I’ll bet Simple Minds didn’t think about this song again until the movie came out and “Don’t You (Forget About Me)” went to #1 on the US charts and became an anthem. Suddenly, Simple Minds were famous in the world’s biggest music market for a song they didn’t write. They didn’t even include it on an album until 1992.

I understand why it took them seven years to finally claim this song. Have you ever read the lyrics?

Tell me your troubles and doubts
Giving me everything inside and out and
Love’s strange so real in the dark
Think of the tender things that we were working on

That’s quite enough. And if you own the original 45, I suggest you not play the B side, “A Brass Band in Africa.” Simple Minds wrote this one, but listening to it is like eating a Pop-Tart before it’s toasted or even unwrapped.

Up on the Catwalk
Though the words to “Don’t You (Forget About Me)” are, well, awful (and the 6-minute version has even more of them), and though the thing is too slow to dance to, the music wields a crowd-pleasing power. Like all immortal songs, it begins with a musical flourish you instantly recognize and lyrics anyone can handle:

Hey! Hey! Hey!
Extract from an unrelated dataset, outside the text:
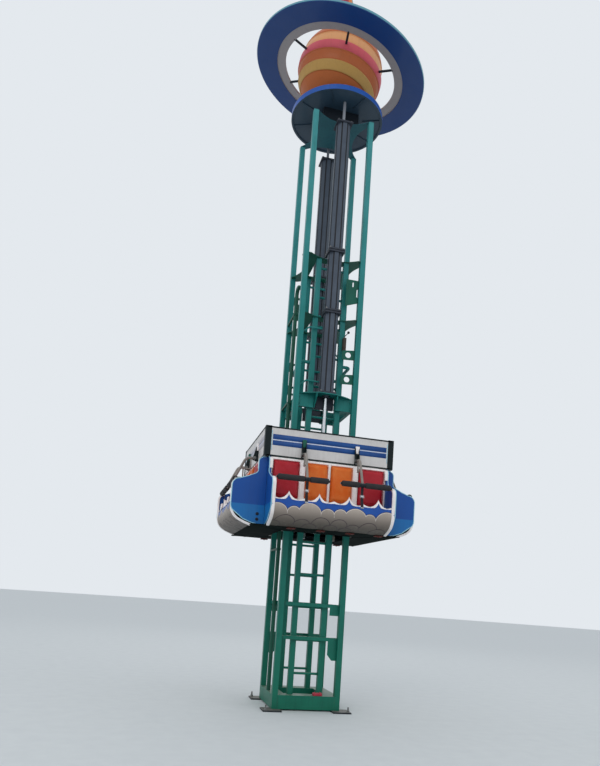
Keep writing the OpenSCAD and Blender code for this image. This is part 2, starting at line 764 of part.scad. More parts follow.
// Cheek profile: an ear by the header, a step, a shoulder and a round front
module cheek_profile() {
    r = 100;
    ear_r = 60;
    ear = carriage_half + 65;
    ear_z = header_bottom - 82;
    step = ear + 2 * ear_r;
    step_z = header_bottom - 200;
    polygon(concat([[carriage_half, carriage_z], [carriage_half, header_bottom - 12],
        [ear + 10, header_bottom - 14]],
        arc(ear, ear_z, ear_r, 70, 0, 6),
        arc(step, step_z, ear_r, 180, 250, 6),
        [[step + 75, step_z - 102], [cheek_front - r + 2, step_z - 142]],
        arc(cheek_front - r, step_z - 242, r, 80, 0, 8),
        arc(cheek_front - r, seat_floor + 60, r, 0, -60, 8),
        [[cheek_front - 178, carriage_z + 78], [cheek_front - 298, carriage_z + 35]]));
}

// Cheeks at the ends of the front and rear benches
module cheeks_x() {
    color("#194b96") each_side([FRONT, REAR]) for (s = [-1, 1])
        translate([s * (bench_half + cheek_t / 2 + 0.5), 0, 0]) along_side(cheek_t) cheek_profile();
}

// Cheeks at the ends of the left and right benches
module cheeks_y() {
    color("#194b96") each_side([LEFT, RIGHT]) for (s = [-1, 1])
        translate([s * (bench_half + cheek_t / 2 + 0.5), 0, 0]) along_side(cheek_t) cheek_profile();
}

// Back pads with round corners, between two distances from a bench's middle
module back_pads(x0, x1) {
    low = seat_floor + pad_rise;
    high = header_bottom - 50;
    each_side() for (s = [-1, 1]) translate([s * (x0 + x1) / 2, 0, (low + high) / 2])
        across_side(pad_y + 0.3, pad_t) polygon(round_rect(x1 - x0, high - low, 18));
}

module back_pads_red() {
    color("#a0232d") back_pads(rib_x + rib_w / 2, bench_half - 10);
}

module back_pads_orange() {
    color("#cd6423") back_pads(rib_w / 2, rib_x - rib_w / 2);
}

// Arm and T of one lap bar, seated on its pivot pin
module lap_bar(side, s) {
    straight = 50;
    bend_y = pivot_y + straight;
    end_y = bend_y + arm_bend * cos(arm_lean);
    end_z = pivot_z - arm_bend + arm_bend * sin(arm_lean);
    leg = (end_z - roller_z) / cos(arm_lean);
    tee_y = end_y + leg * sin(arm_lean);
    brace_y = bend_y - 5;
    color("#c8ccd0") rotate([0, 0, side]) translate([s * arm_x, 0, 0]) difference() {
        union() {
            translate([-18, -pivot_y, pivot_z]) rotate([0, 90, 0]) cylinder(d = 44, h = 36);
            translate([0, -pivot_y, pivot_z]) rotate([90, 0, 0]) cylinder(d = arm_d, h = straight);
            translate([0, -bend_y, pivot_z - arm_bend]) rotate([180, -90, 0])
                rotate_extrude(angle = 90 - arm_lean) translate([arm_bend, 0]) circle(d = arm_d);
            translate([0, -end_y, end_z]) rotate([180 - arm_lean, 0, 0]) cylinder(d = arm_d, h = leg);
            translate([0, -brace_y, brace_z]) cylinder(d = brace_d, h = pivot_z - brace_z);
            translate([0, -brace_y, brace_z]) sphere(d = brace_d);
            translate([0, -brace_y, brace_z]) rotate([90, 0, 0])
                cylinder(d = brace_d, h = end_y + (end_z - brace_z) * tan(arm_lean) - brace_y);
            translate([s > 0 ? -roller_inner - 22 : -roller_outer - 22, -tee_y, roller_z]) rotate([0, 90, 0])
                cylinder(d = 30, h = roller_outer + roller_inner + 44);
        }
        translate([-40, -pivot_y, pivot_z]) rotate([0, 90, 0]) cylinder(r = pin_d / 2 + pin_gap, h = 80);
    }
}

// Foam rollers on the T of one lap bar
module rollers(side, s) {
    end_z = pivot_z - arm_bend + arm_bend * sin(arm_lean);
    tee_y = pivot_y + 50 + arm_bend * cos(arm_lean) + (end_z - roller_z) * tan(arm_lean);
    color("#1c1c1e") rotate([0, 0, side]) translate([s * arm_x, -tee_y, roller_z]) {
        translate([s * 22, 0, 0]) rotate([0, s * 90, 0]) difference() {
            cylinder(d = roller_d, h = roller_outer - 22);
            translate([0, 0, -1]) cylinder(d = 30, h = roller_outer);
        }
        translate([-s * 22, 0, 0]) rotate([0, -s * 90, 0]) difference() {
            cylinder(d = roller_d, h = roller_inner - 22);
            translate([0, 0, -1]) cylinder(d = 30, h = roller_inner);
        }
    }
}

base_frame();
foot_plates();
corner_posts();
inner_columns();
ladder_rungs();
cross_bars();
tie_plate_lower();
tie_plate_upper();
cylinder_beams();
front_cylinder();
rear_cylinder();
cylinder_flanges();
hanger_rods();
head_plate();
crown_neck();
crown_disc();
planet();
planet_ring();
ring_struts();
rocket();
bracket_plates();
service_pipes();
conduit();
carriage_rails_x();
carriage_rails_y();
carriage_uprights();
carriage_arms();
guide_shoes();
lift_rods();
header_panels();
header_corners();
bar_brackets();
bench_front();
bench_right();
bench_rear();
bench_left();
skirts();
cheeks_x();
cheeks_y();
back_pads_red();
back_pads_orange();
lap_bar(FRONT, -1);  // lap_bar_front_1
lap_bar(FRONT, 1);  // lap_bar_front_2
lap_bar(RIGHT, -1);  // lap_bar_right_1
lap_bar(RIGHT, 1);  // lap_bar_right_2
lap_bar(REAR, -1);  // lap_bar_rear_1
lap_bar(REAR, 1);  // lap_bar_rear_2
lap_bar(LEFT, -1);  // lap_bar_left_1
lap_bar(LEFT, 1);  // lap_bar_left_2
rollers(FRONT, -1);  // rollers_front_1
rollers(FRONT, 1);  // rollers_front_2
rollers(RIGHT, -1);  // rollers_right_1
rollers(RIGHT, 1);  // rollers_right_2
rollers(REAR, -1);  // rollers_rear_1
rollers(REAR, 1);  // rollers_rear_2
rollers(LEFT, -1);  // rollers_left_1
rollers(LEFT, 1);  // rollers_left_2
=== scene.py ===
import math
import random

import bmesh
import bpy
from mathutils import Matrix, Vector, noise


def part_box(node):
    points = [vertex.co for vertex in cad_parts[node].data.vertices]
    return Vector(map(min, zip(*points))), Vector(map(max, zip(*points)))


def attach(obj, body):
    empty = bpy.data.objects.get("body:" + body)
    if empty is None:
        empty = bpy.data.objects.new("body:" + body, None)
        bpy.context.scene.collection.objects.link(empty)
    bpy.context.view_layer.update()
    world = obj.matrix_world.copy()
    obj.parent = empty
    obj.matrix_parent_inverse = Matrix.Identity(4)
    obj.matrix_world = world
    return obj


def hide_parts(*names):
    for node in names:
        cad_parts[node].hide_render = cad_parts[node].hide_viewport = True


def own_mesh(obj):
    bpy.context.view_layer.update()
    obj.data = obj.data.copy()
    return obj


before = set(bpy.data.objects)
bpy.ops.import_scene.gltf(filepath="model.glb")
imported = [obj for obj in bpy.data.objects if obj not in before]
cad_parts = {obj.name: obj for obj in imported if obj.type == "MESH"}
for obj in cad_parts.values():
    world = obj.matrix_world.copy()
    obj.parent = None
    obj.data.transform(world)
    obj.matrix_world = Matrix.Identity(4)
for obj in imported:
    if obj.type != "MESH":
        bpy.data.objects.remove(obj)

scene = bpy.context.scene
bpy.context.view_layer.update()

# The camera
# A visitor's camera at eye height, in front of the ride and to its left. It looks up and is held
# a little crooked, and its lens is shifted up so that the whole tower stays in the frame.
FRAME_H = 766
FOCAL_PX = 654
PRINCIPAL_Y = 517
SENSOR_MM = 36.0
EYE = Vector((-2.36, -9.60, 1.566))
AIM, PITCH, ROLL = math.radians(12.92), math.radians(7.03), math.radians(3.95)

forward = Vector((math.sin(AIM) * math.cos(PITCH), math.cos(AIM) * math.cos(PITCH), math.sin(PITCH)))
level = Vector((math.cos(AIM), -math.sin(AIM), 0.0))
upright = level.cross(forward)
right = math.cos(ROLL) * level + math.sin(ROLL) * upright
up = math.cos(ROLL) * upright - math.sin(ROLL) * level
camera = bpy.data.objects.new("visitor_camera", bpy.data.cameras.new("visitor_camera"))
scene.collection.objects.link(camera)
camera.matrix_world = Matrix.Translation(EYE) @ Matrix((right, up, -forward)).transposed().to_4x4()
camera.data.sensor_width = SENSOR_MM
camera.data.lens = FOCAL_PX / FRAME_H * SENSOR_MM
camera.data.shift_y = (PRINCIPAL_Y - FRAME_H / 2) / FRAME_H
camera.data.clip_end = 300.0
scene.camera = camera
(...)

Hey!
OoooooooooooooOOOOOooooooooooooooOOoooOOOOOOh

The song’s helium-filled synthesizer musings are ballasted by a steady beat and a chorus that would break the heart of any teenager or immature adult:

Don’t you, forget about me
Don’t don’t don’t don’t
Don’t you, forget about me

And then comes the moment of genius, when Simple Minds rose above themselves and created matter out of energy with their bare hands. At 3:13 most of the music falls away, leaving only the synth, which is playing somewhere in low Earth orbit, the muted drums, and Jim Kerr muttering on behalf of the lovelorn:

Will you walk away?
Will you walk on by?
Come on – call my name
Will you call my name?

For 30 seconds we’re suspended in time and space, anticipating that delicious moment when the triumphant drum roll crashes in. After that it’s a walk in the park. Anyone can sing along, because from here to the finish line it’s just La. La la la la. La la la la. La la la LA la la la la la etc. Audience participation; that’s the ticket!

I’ve run out of Simple Minds song titles
But I’ll never run out of opinions. I’m declaring “Don’t You (Forget About Me)” as the iconic song of the 1980s, the one song that can represent the entire decade. I think the only serious competition comes from Special D’s pick, Cyndi Lauper’s “Girls Just Wanna Have Fun,” and I have to admit this would’ve been an even closer race if Ms. Lauper had been backed by a genre-defining movie.

Will we ever see the likes of Simple Minds again? Unfortunately, yes. They’re still recording. They’ve even inspired a band to carry on their work, and that band is called Coldplay. We’ll talk about them the next time we tackle guilty pleasures.

Wouldn’t you love to hear “Don’t You (Forget About Me)” on a Wurlizter?